WHAT YOU ARE ASKED TO DO:
Extract the complete data exactly as given.

MATERIAL PROVIDED:
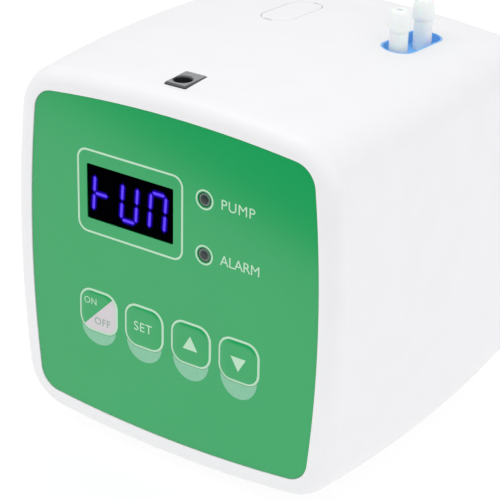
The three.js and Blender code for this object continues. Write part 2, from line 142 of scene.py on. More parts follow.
# Lighter green tint under each key: a painted reflection of the key in the glossy film
key_painted_reflection = finish_of("painted_key_reflection_tint", "#84C4A0", "#7BBC98", 0.2, 0.5, 0.001, {"IOR": 1.57}, blotch=2)
# Smoked acrylic window, polished
smoked_acrylic = finish_of("smoked_acrylic", "#010102", "#020104", 0.1, 3, 0.001,
                           {"IOR": 1.49, "Specular IOR Level": 0.0})
# Moulded grey lens of an indicator that is off
grey_lens = finish_of("grey_acrylic_lens", "#2C3534", "#262F2E", 0.22, 1.2, 0.002, {"IOR": 1.49})
# The same lens round the rim of its dome, painted lighter: a painted highlight
lens_rim_painted_highlight = finish_of("grey_lens_painted_highlight", "#5C7468", "#546C60", 0.22, 1.2, 0.002, {"IOR": 1.49})
# Glass-filled nylon of the power jack
jack_nylon = finish_of("grey_nylon", "#8B8D90", "#7E8083", 0.42, 0.35, 0.012, {"IOR": 1.53}, blotch=4)
# The same nylon on the jack's sides, painted darker: painted shade on the sides, which face away from the
# light
jack_painted_shade_nylon = finish_of("grey_nylon_painted_shade", "#4B4C4E", "#434446", 0.5, 0.35, 0.012, {"IOR": 1.53}, blotch=4)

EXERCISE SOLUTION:
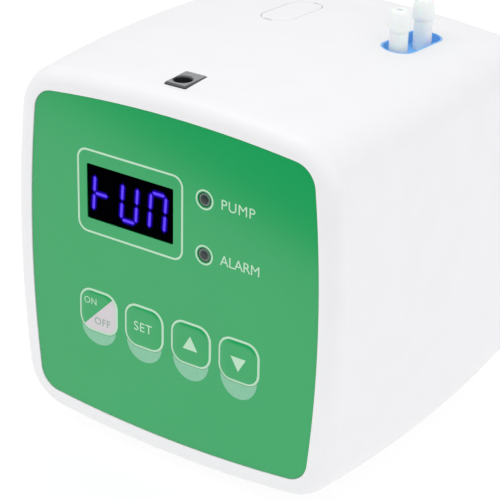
The three.js and Blender code for this object continues. Write part 2, from line 142 of scene.py on. More parts follow.
# Lighter green tint under each key: a painted reflection of the key in the glossy film
key_painted_reflection = finish_of("painted_key_reflection_tint", "#84C4A0", "#7BBC98", 0.2, 0.5, 0.001, {"IOR": 1.57}, blotch=2)
# Smoked acrylic window, polished
smoked_acrylic = finish_of("smoked_acrylic", "#010102", "#020104", 0.1, 3, 0.001,
                           {"IOR": 1.49, "Specular IOR Level": 0.0})
# Moulded grey lens of an indicator that is off
grey_lens = finish_of("grey_acrylic_lens", "#2C3534", "#262F2E", 0.22, 1.2, 0.002, {"IOR": 1.49})
# The same lens round the rim of its dome, painted lighter: a painted highlight
lens_rim_painted_highlight = finish_of("grey_lens_painted_highlight", "#5C7468", "#546C60", 0.22, 1.2, 0.002, {"IOR": 1.49})
# Glass-filled nylon of the power jack
jack_nylon = finish_of("grey_nylon", "#8B8D90", "#7E8083", 0.42, 0.35, 0.012, {"IOR": 1.53}, blotch=4)
# The same nylon on the jack's sides, painted darker: painted shade on the sides, which face away from the
# light
jack_painted_shade_nylon = finish_of("grey_nylon_painted_shade", "#4B4C4E", "#434446", 0.5, 0.35, 0.012, {"IOR": 1.53}, blotch=4)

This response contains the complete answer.